The Trump Hustle and the “Guardrail” Fallacy
Plus: It’s adorable that Jack Smith believes the Supreme Court’s presidential immunity “test” is a real thing.
1. Hustlers
I haven’t read the Jack Smith brief cover to cover, but a couple bits stuck out to me that weren’t about Trump, but rather his enablers.
Let me give you two quotes.
Smith details an interaction between a Trump campaign employee referred to as “P5” and his/her colleague on November 4, 2020. The colleague was in Detroit monitoring the vote count and informed P5,
“We think [a batch of votes heavily in Biden’s favor is] right,” P5 responded, “find a reason it isnt,” “give me options to file litigation,” and “even if itbis [sic].” When the colleague suggested that there was about to be unrest reminiscent of the Brooks Brothers Riot . . . P5 responded, “Make them riot” and “Do it!!!”

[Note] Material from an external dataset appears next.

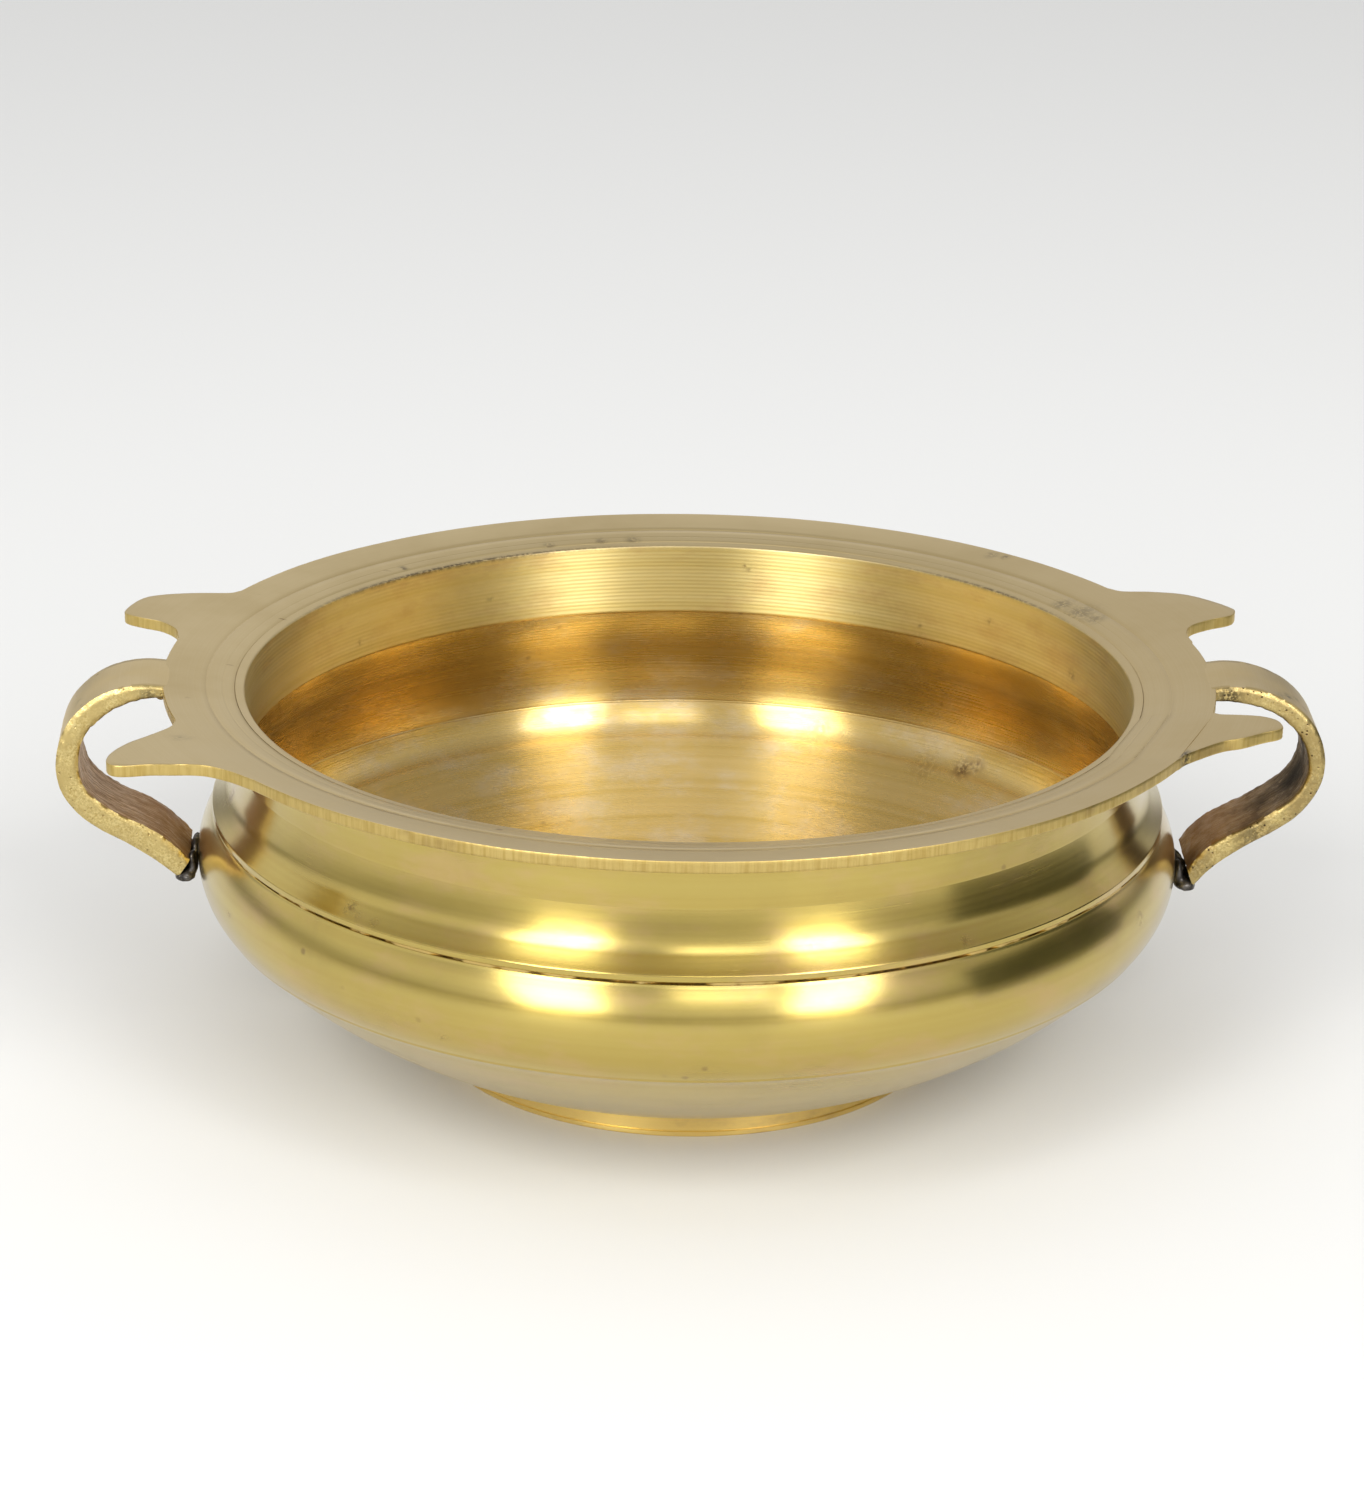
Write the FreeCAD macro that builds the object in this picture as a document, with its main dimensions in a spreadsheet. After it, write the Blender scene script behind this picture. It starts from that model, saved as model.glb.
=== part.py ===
"""Brass urli: a wide, low bowl with a dished rim plate, four pointed lugs and two strap handles.

The body is two turned castings, a neck collar and a belly shell, brazed together at a seam below the
shoulder. A rim plate is fitted round the top of the neck, a foot ring is brazed on under the belly, and
a bent strap handle runs from the plate's edge down to the belly on each side. Nothing on it moves.

Frame: millimetres, +Z up, +X along the two handles, origin on the bowl's axis in the plane of the foot.
"""
import FreeCAD, Part
import math
import os
import re

import Sketcher

# Every length is in millimetres and every angle in degrees.
DRIVING = {
    # foot ring: a short turned ring with one scribed line above its lip
    "FootRadius": 63.3, "FootWidth": 6.3, "FootHeight": 6.0, "FootLine": 1.5, "ScribeDepth": 0.3,
    # belly shell: flat base, shallow bowl, a soft crease, then the round belly up to the seam
    "BaseLift": 4.0, "BaseThick": 4.0, "FloorRadius": 55.0, "WallThick": 3.2, "BowlArc": 132.0,
    "CreaseRadius": 115.5, "CreaseHeight": 39.5, "BellyArc": 17.7,
    "SeamRadius": 116.3, "SeamHeight": 63.3, "SeamGap": 0.5, "SeamDepth": 0.7,
    # neck collar: a bead over the seam, an upright band, a hollow cove and the neck wall
    "BandRadius": 115.7, "BeadHeight": 1.4, "BandTop": 68.4, "CoveArc": 11.0, "CoveRadius": 110.6,
    "CoveTop": 76.4, "NeckRadius": 110.9, "NeckFoot": 78.0, "SpigotRadius": 110.3,
    "MouthRadius": 108.0, "MouthHeight": 93.3, "LipFoot": 75.0, "UndercutArc": 14.0,
    # rim plate: dished, with a crowned top
    "PlateRadius": 127.6, "PlateThick": 2.8, "PlateInHeight": 93.8, "PlateOutHeight": 97.5,
    "BlankRadius": 155.0, "CrownArc": 165.0, "LineRadius": 117.2, "LineHeight": 95.5, "LineWidth": 0.6,
    # strap handles
    "StrapWidth": 21.0, "StrapTop": 96.8, "StrapRoot": 2.6, "StrapThick": 4.8, "StrapEdge": 0.8,
    "StrapInset": 1.5, "StrapSwing": 3.2,
    # braze metal
    "RimFillet": 2.0, "FootFillet": 2.0,
    "DabLong": 5.2, "DabWide": 12.0, "DabTall": 6.4, "DabOut": 123.1, "DabHeight": 47.6,
    "RootBead": 1.9, "RootBeadLong": 19.0, "RootBeadHeight": 93.4,
}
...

The picture of P5 here is an individual unconcerned with legality or truth, pursuing victory for Trump at all costs. Even if it meant overturning lawfully counted votes.
He or she is told that the votes for Biden look right and response is make something up so we can try to get them discounted.
Who does that?
But also: The person on the other end of that instruction, being told to incite a riot? Did he or she quit their job, right there, on the spot?
Apparently not.
Another of Trump’s campaign aides, who supposedly spoke to the president on a daily basis, wrote in an email: “When our research and campaign legal team can’t back up any of the claims made by our Elite Strike Force Legal Team, you can see why we’re 0-32 on our cases. I’ll obviously hustle to help on all fronts, but it’s tough to own any of this when it’s all just conspiracy shit beamed down from the mothership.”
Here is what I don’t understand: Why was this person willing to “hustle” and “help on all fronts” when he/she understood it was all “conspiracy shit”?
It’s nice that a couple people resigned from the Trump administration after January 6th. But why weren’t there resignations before January 6th from people on the inside, who saw that he was trying to overturn a lawful election?
Why were so many of those people happy to “hustle” and “help” with what they knew to be an illegitimate attempt to subvert the democratic process?
The answer, of course, is that “guardrails” aren’t inanimate, incorruptible pieces of machinery.
Guardrails are just people. People who need jobs. Who have kids and mortgages, friend groups and professional networks.
One of the things we never really considered before Trump was the extent to which being a guardrail would require sacrifice. We would say, “Oh, there are checks and balances and the guardrails will keep him from doing anything too terrible.”
But we didn’t really play that scenario all the way through, did we?